**Task description:** Below are the entries; output exactly the lines from the one containing "Give this object's" through the final line, inclusive.

**Supplied entries:**

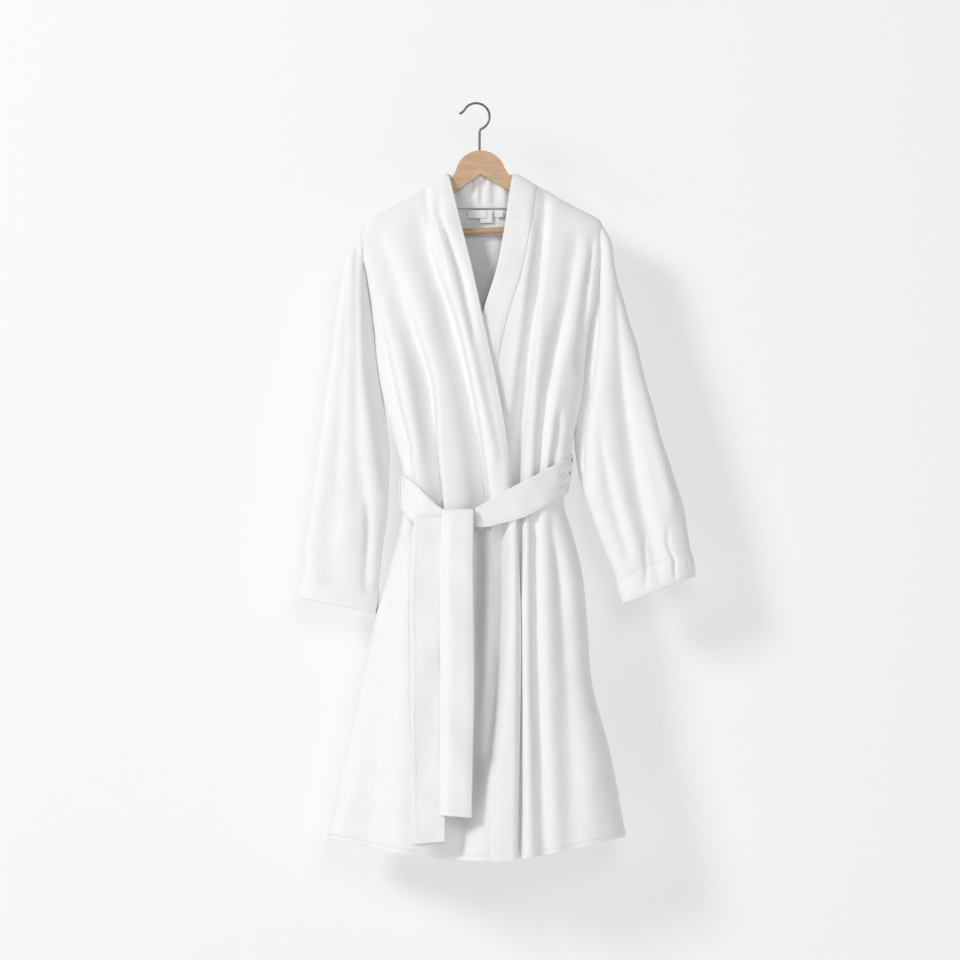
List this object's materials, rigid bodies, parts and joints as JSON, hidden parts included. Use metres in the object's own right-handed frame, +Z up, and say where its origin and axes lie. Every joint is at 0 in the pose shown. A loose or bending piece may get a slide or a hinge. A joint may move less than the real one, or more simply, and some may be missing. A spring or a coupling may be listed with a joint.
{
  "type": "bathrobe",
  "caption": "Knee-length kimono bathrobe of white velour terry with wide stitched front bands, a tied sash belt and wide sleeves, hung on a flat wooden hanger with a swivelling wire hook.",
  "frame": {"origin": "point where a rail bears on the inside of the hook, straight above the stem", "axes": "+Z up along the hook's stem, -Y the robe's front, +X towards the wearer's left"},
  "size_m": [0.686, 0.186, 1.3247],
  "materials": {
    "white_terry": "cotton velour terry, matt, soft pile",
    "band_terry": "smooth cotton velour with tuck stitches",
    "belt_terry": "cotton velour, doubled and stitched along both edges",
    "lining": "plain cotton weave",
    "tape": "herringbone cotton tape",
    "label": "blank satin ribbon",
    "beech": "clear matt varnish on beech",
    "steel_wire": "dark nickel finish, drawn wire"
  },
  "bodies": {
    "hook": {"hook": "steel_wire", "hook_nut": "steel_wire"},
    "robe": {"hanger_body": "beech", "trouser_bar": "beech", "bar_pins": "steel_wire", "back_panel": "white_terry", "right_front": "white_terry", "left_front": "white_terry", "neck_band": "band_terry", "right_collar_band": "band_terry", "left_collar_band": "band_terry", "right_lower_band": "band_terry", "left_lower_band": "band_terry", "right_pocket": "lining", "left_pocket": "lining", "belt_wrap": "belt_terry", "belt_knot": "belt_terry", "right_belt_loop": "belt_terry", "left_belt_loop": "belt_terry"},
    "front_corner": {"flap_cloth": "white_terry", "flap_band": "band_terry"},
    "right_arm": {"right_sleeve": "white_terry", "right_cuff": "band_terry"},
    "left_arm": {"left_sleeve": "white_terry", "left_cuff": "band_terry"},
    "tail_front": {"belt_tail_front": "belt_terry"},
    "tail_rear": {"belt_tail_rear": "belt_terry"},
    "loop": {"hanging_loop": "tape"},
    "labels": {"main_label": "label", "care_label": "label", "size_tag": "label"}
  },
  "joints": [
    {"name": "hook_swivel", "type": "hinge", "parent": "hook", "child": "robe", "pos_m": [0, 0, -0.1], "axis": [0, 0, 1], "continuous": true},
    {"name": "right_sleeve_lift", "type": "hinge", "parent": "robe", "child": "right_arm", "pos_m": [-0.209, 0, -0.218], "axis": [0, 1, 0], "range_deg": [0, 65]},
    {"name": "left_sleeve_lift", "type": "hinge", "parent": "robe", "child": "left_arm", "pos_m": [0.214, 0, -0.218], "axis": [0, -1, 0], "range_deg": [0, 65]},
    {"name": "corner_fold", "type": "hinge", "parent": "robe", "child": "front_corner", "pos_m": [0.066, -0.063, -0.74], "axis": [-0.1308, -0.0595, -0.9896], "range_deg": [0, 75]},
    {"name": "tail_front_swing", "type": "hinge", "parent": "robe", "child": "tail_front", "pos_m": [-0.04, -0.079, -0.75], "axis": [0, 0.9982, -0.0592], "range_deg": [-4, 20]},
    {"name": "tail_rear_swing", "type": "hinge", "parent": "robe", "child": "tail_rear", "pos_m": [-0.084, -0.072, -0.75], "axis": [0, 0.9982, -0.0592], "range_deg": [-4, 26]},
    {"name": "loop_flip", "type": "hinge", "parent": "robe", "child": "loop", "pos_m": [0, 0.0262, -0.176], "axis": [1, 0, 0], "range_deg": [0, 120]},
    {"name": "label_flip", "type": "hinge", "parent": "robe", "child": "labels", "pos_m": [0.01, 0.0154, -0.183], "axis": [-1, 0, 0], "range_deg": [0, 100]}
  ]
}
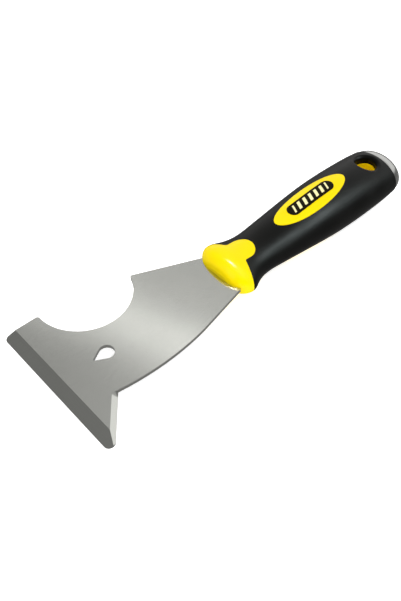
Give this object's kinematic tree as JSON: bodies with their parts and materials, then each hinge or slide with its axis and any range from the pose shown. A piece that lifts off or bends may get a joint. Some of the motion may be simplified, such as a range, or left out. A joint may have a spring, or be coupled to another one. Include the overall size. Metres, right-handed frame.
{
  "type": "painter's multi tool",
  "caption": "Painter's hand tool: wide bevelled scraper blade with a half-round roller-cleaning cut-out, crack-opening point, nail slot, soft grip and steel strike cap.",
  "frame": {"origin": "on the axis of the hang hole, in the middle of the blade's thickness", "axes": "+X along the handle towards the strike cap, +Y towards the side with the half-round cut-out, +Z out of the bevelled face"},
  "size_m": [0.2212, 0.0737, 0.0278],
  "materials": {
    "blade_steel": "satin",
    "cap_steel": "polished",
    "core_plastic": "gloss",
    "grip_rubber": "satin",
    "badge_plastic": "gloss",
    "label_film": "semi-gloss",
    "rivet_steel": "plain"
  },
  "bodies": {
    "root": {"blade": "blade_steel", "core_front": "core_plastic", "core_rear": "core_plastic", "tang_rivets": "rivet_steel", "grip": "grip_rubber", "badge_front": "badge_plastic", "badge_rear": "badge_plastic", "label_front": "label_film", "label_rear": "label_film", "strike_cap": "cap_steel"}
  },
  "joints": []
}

**Correct response:**
Give this object's kinematic tree as JSON: bodies with their parts and materials, then each hinge or slide with its axis and any range from the pose shown. A piece that lifts off or bends may get a joint. Some of the motion may be simplified, such as a range, or left out. A joint may have a spring, or be coupled to another one. Include the overall size. Metres, right-handed frame.
{
  "type": "painter's multi tool",
  "caption": "Painter's hand tool: wide bevelled scraper blade with a half-round roller-cleaning cut-out, crack-opening point, nail slot, soft grip and steel strike cap.",
  "frame": {"origin": "on the axis of the hang hole, in the middle of the blade's thickness", "axes": "+X along the handle towards the strike cap, +Y towards the side with the half-round cut-out, +Z out of the bevelled face"},
  "size_m": [0.2212, 0.0737, 0.0278],
  "materials": {
    "blade_steel": "satin",
    "cap_steel": "polished",
    "core_plastic": "gloss",
    "grip_rubber": "satin",
    "badge_plastic": "gloss",
    "label_film": "semi-gloss",
    "rivet_steel": "plain"
  },
  "bodies": {
    "root": {"blade": "blade_steel", "core_front": "core_plastic", "core_rear": "core_plastic", "tang_rivets": "rivet_steel", "grip": "grip_rubber", "badge_front": "badge_plastic", "badge_rear": "badge_plastic", "label_front": "label_film", "label_rear": "label_film", "strike_cap": "cap_steel"}
  },
  "joints": []
}